# Linus Apache Server einrichten



## Alice (29. Januar 2013)

Hallo.

Kennt hier jemand eine brauche Anleitung (Tutorial) um einen Linus Apache Server einzurichten?

Mir ist klar das da viel mehr dazu gehört als eine Anleitung, aber irgendwo muss man ja mal anfangen.


----------



## erik s. (30. Januar 2013)

Ich gehe mal stark davon aus, dass du Linu*x* meinst.
Anleitungen dafür gibt es wie Sand am Meer. Neben der Distribution ist auch das Gesamtpaket wichtig, das du schnüren willst.

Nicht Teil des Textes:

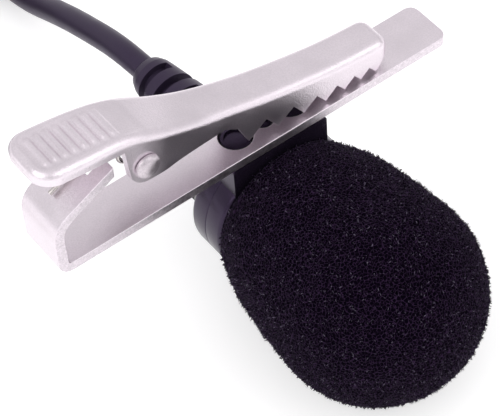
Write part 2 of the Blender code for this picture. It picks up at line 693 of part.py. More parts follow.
def holder():
    """Ring round the body with a saddle under the strip and studs up through it."""
    bore = BODY_RADIUS + FIT_GAP
    edge = 0.6 * MM
    front = 0.0
    rear = -RING_LENGTH
    profile = [(0.0, front), (RING_RADIUS - edge, front), (RING_RADIUS, front - edge),
               (RING_RADIUS, rear + edge), (RING_RADIUS - edge, rear), (0.0, rear)]
    ring = turned("holder", profile, "black_plastic", RING_AXIS, FINE_TURN_STEPS)
    saddle_top = -SHEET - SEAT_GAP
    saddle = box_mesh("saddle", (MIC_FROM_HEEL - SADDLE_LENGTH / 2, 0.1 * MM, -STRIP_DROP + BODY_RADIUS / 2),
                      (MIC_FROM_HEEL + SADDLE_LENGTH / 2, RING_LENGTH - 0.1 * MM, saddle_top))
    combine(ring, add_cutter("saddle", saddle, CLIP), "UNION")
    opening = cylinder_mesh("ring_bore", bore, (0.0, 0.0, front + MM), (0.0, 0.0, rear - MM), FINE_TURN_STEPS - 1)
    combine(ring, add_cutter("ring_bore", opening, RING_AXIS), "DIFFERENCE")
    for name, offset, radius in stud_places():
        x = MIC_FROM_HEEL + offset
        stud = cylinder_mesh(name, radius, (x, STRIP_MIDDLE, saddle_top - MM), (x, STRIP_MIDDLE, -STUD_SUNK))
        combine(ring, add_cutter(name, stud, CLIP), "UNION")


def pivot_rivet():
    under_head = (PIVOT_X - RIVET_HEAD_RADIUS, PIVOT_X, PIVOT_X + RIVET_HEAD_RADIUS)
    half = max(jaw_half_width(x) for x in under_head) + FIT_GAP
    dome = []
    for radius, height in arc((0.0, 0.0), 1.0, 90.0, 15.0, 5):
        dome.append((RIVET_HEAD_RADIUS * radius, half + RIVET_HEAD_HEIGHT * height))
    dome[0] = (0.0, half + RIVET_HEAD_HEIGHT)
    front = [*dome, (RIVET_HEAD_RADIUS, half), (RIVET_RADIUS, half)]
    rear = [(radius, -height) for radius, height in reversed(front)]
    turned("pivot_rivet", front + rear, "bright_steel", RIVET_AXIS, 24)


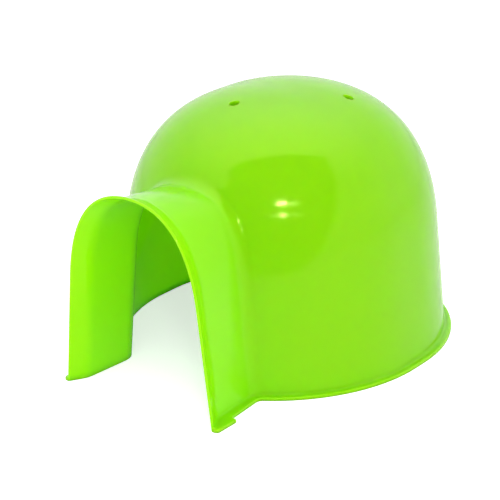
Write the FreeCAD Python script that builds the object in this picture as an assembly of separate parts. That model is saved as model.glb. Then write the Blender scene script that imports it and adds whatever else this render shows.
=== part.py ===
"""Small-animal igloo: one thin injection-moulded shell, with a dome, an arched entrance
tunnel whose mouth flares into a lip, a flange round the whole foot and three vent holes.

Millimetres and degrees, +Z up. The base lies on Z = 0, the mouth faces -Y and the finished
shell stands centred on the origin. While it is being shaped, the dome's axis is the Z axis.
Widths, heights and stations are measured over the outside of the wall, and widths are taken at
the foot. A station is a distance from the dome's axis towards the mouth.
"""
import FreeCAD, Part
import math
import os

# The wall has one thickness all over, as a moulding needs.
WALL = 1.2

# Dome: a drafted wall that rises straight to the spring line, then a round crown. In plan it is
# two half circles, drawn apart along Y by the stretch.
DOME_WIDTH = 140.0
DOME_STRETCH = 8.0
DOME_HEIGHT = 112.2
DOME_SPRING_HEIGHT = 52.0
DOME_DRAFT = 4.4
DOME_FULLNESS = 0.635

# Tunnel: an arch that widens and rises over its length, from the neck to the root of the lip.
# Its shoulders are fuller and its walls steeper at the neck than at the lip. The neck lies this
# far behind the front of the dome's foot.
NECK_SETBACK = 7.5
NECK_WIDTH = 68.4
NECK_HEIGHT = 85.0
NECK_DRAFT = 5.6
NECK_FULLNESS = 0.66
TUNNEL_LENGTH = 25.0
TUNNEL_WIDENING = 3.4
TUNNEL_RISE = 2.6
TUNNEL_SPRING_HEIGHT = 50.0
LIP_DRAFT = 6.4
LIP_FULLNESS = 0.61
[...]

Meist wird der Apache nicht allein installiert, sondern in Zusammenhang mit PHP, MySQL, bestimmten Mods und/oder Frameworks ...
Wenn du all jene Stichworte (evtl. zusammen mit dem Begriff *tutorial*) in eine Suchmaschine deiner Wahl eingibst, wirst du erstaunt sein, was dir das Web zu bieten hat.

Gruß


----------



## ikosaeder (30. Januar 2013)

Die erste Anlaufstelle ist sicher http://apache.org bzw. http://wiki.apache.org/httpd/
Tipp: probier das zuerst auf einem Rechner aus, der nicht übers Internet erreichbar ist. Ein falsch konfigurierte Webserver ist wie eine offene Haustür.


----------